When Even a Trace of Flour or Oil Is Missing the Meal-Offering Is Void

Yalkut Shimoni on Torah 449:5

"Of its fine flour" (Leviticus 2:2) teaches that if it lacks even the smallest amount it is unfit. "And of its oil" teaches that if it lacks even the smallest amount it is unfit. And another teaching states: "And what is left over of the meal-offering" (Leviticus 2:3) comes to exclude a meal-offering that is itself deficient, one whose handful is deficient, and one from whose frankincense nothing was burned. Why do I need these two verses about deficiency? One teaches the case of a meal-offering that became deficient before the handful was taken: if the owner brings flour from his house and fills it up, yes, it is valid; if not, no.
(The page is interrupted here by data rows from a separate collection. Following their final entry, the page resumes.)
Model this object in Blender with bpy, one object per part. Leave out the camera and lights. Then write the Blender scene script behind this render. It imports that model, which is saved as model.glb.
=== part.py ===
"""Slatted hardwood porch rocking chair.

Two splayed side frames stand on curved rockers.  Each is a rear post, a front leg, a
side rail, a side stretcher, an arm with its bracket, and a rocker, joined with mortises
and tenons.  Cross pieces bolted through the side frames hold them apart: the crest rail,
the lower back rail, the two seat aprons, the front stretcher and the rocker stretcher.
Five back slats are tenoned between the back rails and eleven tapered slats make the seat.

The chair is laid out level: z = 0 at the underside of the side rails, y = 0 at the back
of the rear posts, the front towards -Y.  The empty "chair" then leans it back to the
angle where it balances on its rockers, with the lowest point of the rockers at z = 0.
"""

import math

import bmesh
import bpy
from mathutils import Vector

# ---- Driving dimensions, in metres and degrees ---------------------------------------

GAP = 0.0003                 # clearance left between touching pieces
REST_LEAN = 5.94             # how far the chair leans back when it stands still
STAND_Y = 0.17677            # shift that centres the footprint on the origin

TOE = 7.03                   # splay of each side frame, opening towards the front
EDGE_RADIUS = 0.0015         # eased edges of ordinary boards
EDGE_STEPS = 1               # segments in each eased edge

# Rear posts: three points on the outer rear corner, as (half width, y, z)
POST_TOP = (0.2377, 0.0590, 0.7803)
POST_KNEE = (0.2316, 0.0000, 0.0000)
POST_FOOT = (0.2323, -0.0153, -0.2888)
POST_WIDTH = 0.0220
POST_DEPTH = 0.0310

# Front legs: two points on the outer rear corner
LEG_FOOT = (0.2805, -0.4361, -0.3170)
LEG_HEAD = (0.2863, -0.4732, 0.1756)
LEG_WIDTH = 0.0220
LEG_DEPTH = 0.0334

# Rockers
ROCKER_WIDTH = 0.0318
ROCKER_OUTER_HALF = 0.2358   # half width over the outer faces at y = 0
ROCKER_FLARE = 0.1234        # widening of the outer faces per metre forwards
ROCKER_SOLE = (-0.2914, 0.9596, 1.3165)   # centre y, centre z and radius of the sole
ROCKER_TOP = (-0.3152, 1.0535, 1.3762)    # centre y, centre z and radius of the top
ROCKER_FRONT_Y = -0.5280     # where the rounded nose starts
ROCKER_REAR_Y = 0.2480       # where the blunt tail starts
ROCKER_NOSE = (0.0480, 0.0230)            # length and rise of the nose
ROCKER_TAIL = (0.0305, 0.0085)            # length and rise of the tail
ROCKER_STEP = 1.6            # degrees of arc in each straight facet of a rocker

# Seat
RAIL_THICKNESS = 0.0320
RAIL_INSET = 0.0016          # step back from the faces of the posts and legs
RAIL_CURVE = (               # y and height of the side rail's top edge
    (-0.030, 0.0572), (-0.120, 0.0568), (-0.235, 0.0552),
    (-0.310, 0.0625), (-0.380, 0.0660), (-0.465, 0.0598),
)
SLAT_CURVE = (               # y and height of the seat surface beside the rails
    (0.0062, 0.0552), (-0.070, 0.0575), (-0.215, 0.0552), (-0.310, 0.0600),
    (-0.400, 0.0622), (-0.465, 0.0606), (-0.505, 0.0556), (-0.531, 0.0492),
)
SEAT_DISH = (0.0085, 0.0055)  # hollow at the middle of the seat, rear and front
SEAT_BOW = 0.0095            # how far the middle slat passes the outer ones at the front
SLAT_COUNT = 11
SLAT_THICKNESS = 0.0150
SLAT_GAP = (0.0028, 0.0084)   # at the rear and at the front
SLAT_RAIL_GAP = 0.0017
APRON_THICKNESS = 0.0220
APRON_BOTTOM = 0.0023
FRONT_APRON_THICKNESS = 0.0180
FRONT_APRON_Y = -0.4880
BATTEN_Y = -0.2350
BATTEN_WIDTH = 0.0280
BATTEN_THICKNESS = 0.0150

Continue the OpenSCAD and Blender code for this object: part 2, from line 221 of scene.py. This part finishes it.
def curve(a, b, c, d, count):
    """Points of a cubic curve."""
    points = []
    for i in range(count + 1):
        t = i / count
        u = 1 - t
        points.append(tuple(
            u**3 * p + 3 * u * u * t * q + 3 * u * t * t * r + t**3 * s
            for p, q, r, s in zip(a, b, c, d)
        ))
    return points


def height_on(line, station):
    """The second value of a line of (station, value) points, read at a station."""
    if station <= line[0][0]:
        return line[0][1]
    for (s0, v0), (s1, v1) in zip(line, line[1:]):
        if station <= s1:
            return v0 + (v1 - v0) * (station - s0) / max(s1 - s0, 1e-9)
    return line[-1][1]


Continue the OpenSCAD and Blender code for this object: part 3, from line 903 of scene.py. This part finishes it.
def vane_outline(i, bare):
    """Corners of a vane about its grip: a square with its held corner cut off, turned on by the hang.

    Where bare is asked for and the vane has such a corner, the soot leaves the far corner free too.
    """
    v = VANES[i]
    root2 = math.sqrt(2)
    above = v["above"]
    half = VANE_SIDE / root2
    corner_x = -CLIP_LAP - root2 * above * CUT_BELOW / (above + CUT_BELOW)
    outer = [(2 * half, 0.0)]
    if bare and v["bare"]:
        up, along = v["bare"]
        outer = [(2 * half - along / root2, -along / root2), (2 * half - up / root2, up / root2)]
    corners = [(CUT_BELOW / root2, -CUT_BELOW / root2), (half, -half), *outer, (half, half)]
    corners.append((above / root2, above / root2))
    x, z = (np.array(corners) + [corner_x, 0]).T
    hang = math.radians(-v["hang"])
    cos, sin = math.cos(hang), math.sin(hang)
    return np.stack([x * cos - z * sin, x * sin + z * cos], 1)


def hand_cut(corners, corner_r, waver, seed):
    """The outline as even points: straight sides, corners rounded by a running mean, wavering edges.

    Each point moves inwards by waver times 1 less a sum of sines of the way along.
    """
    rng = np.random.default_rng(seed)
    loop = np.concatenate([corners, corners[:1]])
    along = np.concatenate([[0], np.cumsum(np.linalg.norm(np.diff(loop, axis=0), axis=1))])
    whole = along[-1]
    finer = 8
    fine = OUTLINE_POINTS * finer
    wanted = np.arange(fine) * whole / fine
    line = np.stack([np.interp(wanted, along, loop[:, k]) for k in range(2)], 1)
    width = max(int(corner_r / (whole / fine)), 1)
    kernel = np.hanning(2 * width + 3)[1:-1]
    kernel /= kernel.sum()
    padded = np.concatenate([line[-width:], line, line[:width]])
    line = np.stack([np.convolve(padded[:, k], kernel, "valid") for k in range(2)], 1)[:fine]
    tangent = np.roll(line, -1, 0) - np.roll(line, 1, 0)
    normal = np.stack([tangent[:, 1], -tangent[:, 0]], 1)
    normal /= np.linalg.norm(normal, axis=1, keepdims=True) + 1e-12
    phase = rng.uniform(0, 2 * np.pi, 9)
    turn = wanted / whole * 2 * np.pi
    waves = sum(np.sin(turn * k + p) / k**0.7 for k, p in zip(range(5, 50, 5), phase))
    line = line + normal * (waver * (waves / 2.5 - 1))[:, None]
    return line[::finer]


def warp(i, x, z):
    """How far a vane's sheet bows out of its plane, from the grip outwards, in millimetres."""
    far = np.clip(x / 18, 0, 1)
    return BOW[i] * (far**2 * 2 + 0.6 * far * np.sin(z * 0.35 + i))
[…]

And one teaches the case of the remainder that became deficient between the taking of the handful and its burning, for even though one burns the handful upon them, those remainders are forbidden to be eaten. Ze'iri said: "what is left over" means the remainder, but not the remainder of the remainder. And Rabbi Yannai said: "of the meal-offering" means a meal-offering that already existed in full. As for the tenth of an ephah, a small lack of it invalidates the larger part. What is the reason? Scripture says "of its fine flour"; if it lacks even the smallest amount it is unfit. The oil and the flour each hold the other back from validity, as it says "of its fine flour and of its oil" and "of its crushed grain and of its oil" (Leviticus 2:15) implying both must be present, and here too it is written "of its crushed grain and of its oil," that both must be present; Scripture repeated the matter regarding them to make each indispensable. The handful and the frankincense each hold the other back, as it says "upon all its frankincense" (Leviticus 6:8) "that is upon the meal-offering."